Shawkat S. Khairullah, Carl R. Elks
Nuclear Technology | Volume 202 | Number 2 | May-June 2018 | Pages 141-152
Technical Paper | dx.doi.org/10.1080/00295450.2018.1450014
Articles are hosted by Taylor and Francis Online.
One of the essential concepts being postulated for next generation nuclear power plants (NPPs) that could include Gen IV reactors—small modular reactors—is the notion of resilient and survivable instrumentation and control (I&C) systems. Resilience at the system and plant level will rely on highly robust and fault-tolerant digital embedded devices as a foundation. This paper presents a new self-healing programmable digital I&C architecture, BioSymPLe, inspired from the way nature responds, defends, and heals: the stem cells in the immune system of living organisms and the pathway from DNA to protein.
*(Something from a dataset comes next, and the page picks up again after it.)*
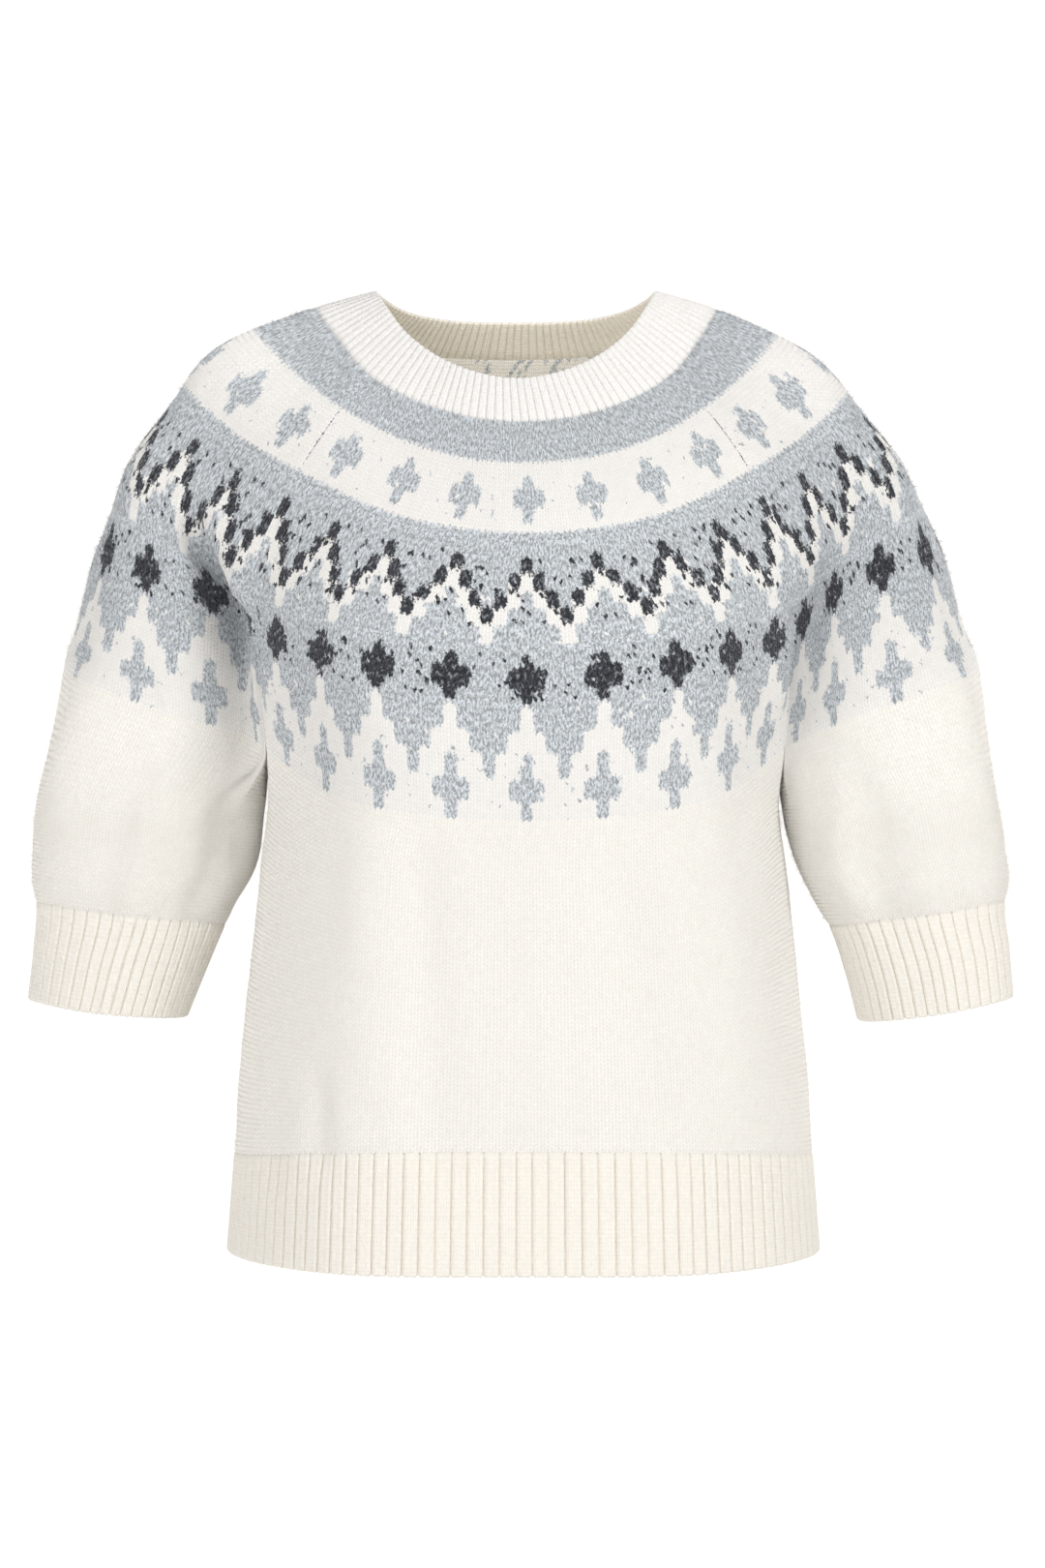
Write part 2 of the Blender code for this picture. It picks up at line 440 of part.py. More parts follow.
def add_wall(bm, outer, inner, used, wrap, flip, weld):
    """Both faces of a wall on a grid, and its rims; used(i, j) says which cells are cloth."""
    R, C = outer.shape[:2]
    index = {}

    def key(i, j):
        if wrap and j == C - 1:
            j = 0
        return weld.get((i, j), (i, j))

    def vert(i, j, layer):
        k = key(i, j) + (layer,)
        if k not in index:
            p = (outer if layer == 0 else inner)[k[0], k[1]]
            index[k] = bm.verts.new((p[0]*MM, p[1]*MM, p[2]*MM))
        return index[k]

    edges = {}
    for i in range(R - 1):
        for j in range(C - 1):
            if not used(i, j):
                continue
            ring = [(i, j), (i + 1, j), (i + 1, j + 1), (i, j + 1)]
            for layer in (0, 1):
                quad = [vert(a, b, layer) for a, b in ring]
                bm.faces.new(quad if (layer == 0) != flip else quad[::-1])
            for a, b in zip(ring, ring[1:] + ring[:1]):
                ka, kb = key(*a), key(*b)
                if (kb, ka) in edges:
                    edges.pop((kb, ka))
                else:
                    edges[(ka, kb)] = True
    for ka, kb in edges:
        a0, b0, a1, b1 = (index[ka + (0,)], index[kb + (0,)], index[ka + (1,)], index[kb + (1,)])
        quad = [b0, a0, a1, b1]
        bm.faces.new(quad if not flip else quad[::-1])


def finish(name, bm, colour, roughness, collection):
    bmesh.ops.recalc_face_normals(bm, faces=bm.faces)
    bmesh.ops.triangulate(bm, faces=bm.faces, quad_method="SHORT_EDGE")
    mesh = bpy.data.meshes.new(name)
    bm.to_mesh(mesh)
    bm.free()
    mesh.shade_smooth()
    mesh.set_sharp_from_angle(angle=math.radians(50))
    material = bpy.data.materials.new(name)
    material.use_nodes = True
    shader = material.node_tree.nodes["Principled BSDF"]
    shader.inputs["Base Color"].default_value = colour + (1.0,)
    shader.inputs["Roughness"].default_value = roughness
    shader.inputs["Metallic"].default_value = 0.0
    mesh.materials.append(material)
    obj = bpy.data.objects.new(name, mesh)
    collection.objects.link(obj)
    return obj


def panel_piece(name, panel, side, cols, rows, thick, colour, collection, gaps=(True, True)):
    """A panel, or the part of one between two rows; above the underarm it stops at the raglan seams."""
    rows, cols = np.array(rows, float), np.array(cols, float)
    outer, inner = wall_points(panel, side, cols, rows, thick, tuple(g or None for g in gaps))
    lo, hi = NODES[panel][0][0], NODES[panel][0][-1]

    def used(i, j):
        above = rows[i + 1] <= UNDER_V + 1e-6
        return not above or (cols[j] >= lo - 1e-6 and cols[j + 1] <= hi + 1e-6)

    weld = {}
    wrap = False
    if panel == "sleeve":
        # below the underarm the sleeve is a tube: its first and last columns are one
        for i, r in enumerate(rows):
            if r >= UNDER_V - 1e-6:
                weld[(i, len(cols) - 1)] = (i, 0)
    bm = bmesh.new()
    add_wall(bm, outer, inner, used, wrap, panel == "sleeve" and side < 0, weld)
    return finish(name, bm, colour, 0.9, collection)


def neckband_piece(name, rows, thick, colour, collection):
    """The neckband runs all the way round: front, left sleeve head, back, right sleeve head."""
    runs = [("front", 1, np.arange(-56, 57, 8.0)), ("sleeve", 1, np.arange(56, 137, 10.0)),
            ("back", 1, np.arange(136, 249, 8.0)), ("sleeve", -1, np.arange(136, 55, -10.0))]
    outer, inner = [], []
    rows = np.array(rows, float)
    for panel, side, cols in runs:
        o = surface(panel, side, cols, rows)
        n, du, dv = outward(panel, side, cols, rows)
        d = dv/np.linalg.norm(dv, axis=-1, keepdims=True)
        o[-1] -= d[-1]*SEAM_GAP/2
        outer.append(o[:, :-1])
        inner.append((o - n*thick)[:, :-1])
    outer, inner = np.concatenate(outer, 1), np.concatenate(inner, 1)
    outer = np.concatenate([outer, outer[:, :1]], 1)
    inner = np.concatenate([inner, inner[:, :1]], 1)
    bm = bmesh.new()
    add_wall(bm, outer, inner, lambda i, j: True, True, False, {})
    return finish(name, bm, colour, 0.9, collection)


# ----------------------------------------------------------------------------
# The sweater
# ----------------------------------------------------------------------------
CREAM = (0.88, 0.84, 0.76)
YOKE_GREY = (0.62, 0.65, 0.69)

YOKE_ROWS = [34, 48, 63, 78, 92, 106, 121, 137, 154, 172, 190, 212, 235, 258, 281]
BODY_ROWS = [291, 301, 318, 336, 362, 390, 415, 440, 462, 484]
SLEEVE_ROWS = [291, 303, 318, 340, 362, 382, 392]
FRONT_COLS = [-65, -60.5, -56, -52, -48, -43, -36, -28, -19, -10, 0]
FRONT_COLS = FRONT_COLS + [-c for c in FRONT_COLS[-2::-1]]
BACK_COLS = [c + 192 for c in FRONT_COLS]
SLEEVE_COLS = [47, 51.5, 56, 60, 65, 71, 78, 86, 96, 106, 114, 121, 127, 132, 136, 140.5, 145]


def main():
    for obj in list(bpy.data.objects):
        bpy.data.objects.remove(obj, do_unlink=True)
    collection = bpy.data.collections.new("nordic_yoke_sweater")
    bpy.context.scene.collection.children.link(collection)

    neckband_piece("neckband", [0, 11, 22, 34], RIB_WALL, CREAM, collection)
    panel_piece("front", "front", 1, FRONT_COLS, YOKE_ROWS + BODY_ROWS, WALL, CREAM, collection)
    panel_piece("back", "back", 1, BACK_COLS, YOKE_ROWS + BODY_ROWS, WALL, CREAM, collection)
    for side, end in ((1, "left"), (-1, "right")):
        panel_piece("sleeve_" + end, "sleeve", side, SLEEVE_COLS, YOKE_ROWS + SLEEVE_ROWS, WALL, CREAM, collection)
        panel_piece("cuff_" + end, "sleeve", side, SLEEVE_COLS, [392, 406, 420, 436, 452], RIB_WALL, CREAM,
                    collection, gaps=(True, False))
    panel_piece("hem_rib_front", "front", 1, FRONT_COLS, [484, 509, 534, 559], RIB_WALL, CREAM, collection,
                gaps=(True, False))
    panel_piece("hem_rib_back", "back", 1, BACK_COLS, [484, 509, 534, 559], RIB_WALL, CREAM, collection,
                gaps=(True, False))


main()
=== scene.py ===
import bpy
import math
import numpy as np
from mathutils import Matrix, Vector


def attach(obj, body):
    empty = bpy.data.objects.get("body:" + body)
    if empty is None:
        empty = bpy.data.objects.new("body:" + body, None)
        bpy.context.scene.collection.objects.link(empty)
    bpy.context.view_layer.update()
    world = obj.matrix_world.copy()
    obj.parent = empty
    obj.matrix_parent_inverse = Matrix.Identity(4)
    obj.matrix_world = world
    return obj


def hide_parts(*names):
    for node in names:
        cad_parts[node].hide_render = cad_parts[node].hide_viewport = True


# Nordic yoke sweater: the looks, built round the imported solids.
# Lengths in the tables are millimetres, as in the part; meshes are in metres.

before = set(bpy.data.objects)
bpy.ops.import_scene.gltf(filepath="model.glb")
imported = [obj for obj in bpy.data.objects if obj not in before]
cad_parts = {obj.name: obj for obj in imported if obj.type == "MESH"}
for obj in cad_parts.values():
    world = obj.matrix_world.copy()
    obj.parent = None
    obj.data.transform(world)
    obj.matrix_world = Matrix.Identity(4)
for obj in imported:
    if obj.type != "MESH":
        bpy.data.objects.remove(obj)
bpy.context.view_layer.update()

# ----------------------------------------------------------------------------
# Sizes, in millimetres.  +X is the wearer's left, -Y the front, +Z up.
# The origin is the middle of the neck at the height of the side neck points.
# ----------------------------------------------------------------------------

# One row per ring of the yoke, from the neck edge down to the underarm.
# v is the length of fabric down the centre front; each (x, y, z) is the place
# of one column of stitches on the wearer's left, mirrored for the right:
#   cf, cb  centre front, centre back (y, z)      f, b   middle of the front and back panels
#   rf, rb  front and back raglan seams           s1, sh, s2   front, top and back of the sleeve head
# lean shifts the whole ring sideways, turn_f and turn_s turn the knitting on
# the front and on the sleeves, low drops the left shoulder, deep sets the
# front seams back and fold is how sharply the seams fold in (0 smooth, 1 a crease), each (left, right);
# tuck is how far the right sleeve is pushed under beside its front seam, (to the seam, back).
YOKE = [
    dict(ring="neck_edge",   v=0,   cf=(-60, -60),   f=(39, -53, -51),    rf=(69, -34, -30),   s1=(83, -15, -11),   sh=(88.5, 5, -1),    s2=(84, 27, -4),    rb=(71, 47, -10),   b=(42, 64, -15),    cb=(70, -16),   lean=-5, turn_f=1, turn_s=0,  low=0, deep=(0, 0),     fold=(0, 0),      tuck=(0, 0)),
    dict(ring="neck_seam",   v=34,  cf=(-78, -88),   f=(51, -70, -80),    rf=(95, -48, -57),   s1=(115, -24, -32),  sh=(128, 4, -12),    s2=(119, 35, -19),  rb=(97, 63, -32),   b=(52, 84, -37),    cb=(90, -39),   lean=-5, turn_f=4, turn_s=0,  low=1, deep=(0, 0),     fold=(0, 0),      tuck=(0, 0)),
    dict(ring="white_cross", v=78,  cf=(-102, -133), f=(66, -91, -124),   rf=(125, -69, -95),  s1=(161, -46, -70),  sh=(190, -12, -39),  s2=(168, 42, -46),  rb=(128, 68, -69),  b=(68, 99, -78),    cb=(105, -80),  lean=-5, turn_f=8, turn_s=-1, low=5, deep=(0, 0),     fold=(0, 0),      tuck=(0, 0)),
    dict(ring="zigzag_top",  v=121, cf=(-117, -175), f=(84, -103, -164),  rf=(150, -68, -136), s1=(190, -44, -110), sh=(222, -16, -80),  s2=(211, 42, -84),  rb=(152, 66, -107), b=(84, 107, -117),  cb=(114, -121), lean=-4, turn_f=6, turn_s=-2, low=4, deep=(-2, 0),    fold=(0.1, 0.2),  tuck=(0, 0)),
    dict(ring="zigzag_foot", v=154, cf=(-125, -208), f=(97, -111, -197),  rf=(168, -62, -176), s1=(207, -50, -150), sh=(245, -26, -116), s2=(235, 42, -118), rb=(165, 58, -142), b=(96, 110, -150),  cb=(118, -155), lean=-4, turn_f=6, turn_s=-4, low=2, deep=(-8, -2),   fold=(0.25, 0.6), tuck=(2, 9)),
    dict(ring="dark_cross",  v=190, cf=(-130, -244), f=(104, -116, -232), rf=(169, -40, -214), s1=(208, -54, -185), sh=(257, -38, -164), s2=(259, 42, -158), rb=(168, 48, -182), b=(103, 110, -187), cb=(119, -191), lean=-3, turn_f=5, turn_s=-5, low=0, deep=(-15, -12), fold=(0.5, 1.0),  tuck=(12, 42)),
    dict(ring="grey_cross",  v=258, cf=(-132, -311), f=(103, -118, -300), rf=(165, -28, -268), s1=(210, -53, -250), sh=(274, -38, -228), s2=(276, 44, -222), rb=(166, 42, -254), b=(102, 109, -257), cb=(118, -259), lean=-2, turn_f=4, turn_s=-5, low=0, deep=(-20, -20), fold=(0.7, 1.0),  tuck=(10, 33)),
    dict(ring="underarm",    v=281, cf=(-132, -334), f=(103, -118, -324), rf=(163, -28, -292), s1=(210, -51, -274), sh=(281, -36, -248), s2=(281, 44, -242), rb=(163, 40, -290), b=(102, 109, -280), cb=(118, -282), lean=-1, turn_f=3, turn_s=-5, low=0, deep=(-19, -18), fold=(0.8, 1.0),  tuck=(8, 26)),
]
UNDERARM_POINT = dict(x=162, y=(4, 5), z=-296)      # middle of the short underarm seam, (left, right)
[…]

The BioSymPLe is organized in a four-layered approach: (1) cellular layer that includes four sublayers, with each sublayer allocating two functional B cells which represent the building block that executes the local functionality of NPP critical application based on the expression for DNA genetic codes stored inside each cell; (2) tissue layer that embeds eight redundant T cells and eight routing units to facilitate coordination and organized behavior among a network of four cellular sublayers; (3) internal healing layer that monitors the correct execution of functions at the cellular level and activates healing mechanism at the tissue level; and (4) external healing layer using a concept of embryonic stem cells by differentiating this type of cell to repair the faulty T cells. Finally, the BioSymPLe is capable of tolerating a significant number of faults (transient, permanent, or hardware common cause failures) that can stem from environmental disturbances, and we believe it can positively impact the operation of next generation digital I&C systems in NPPs.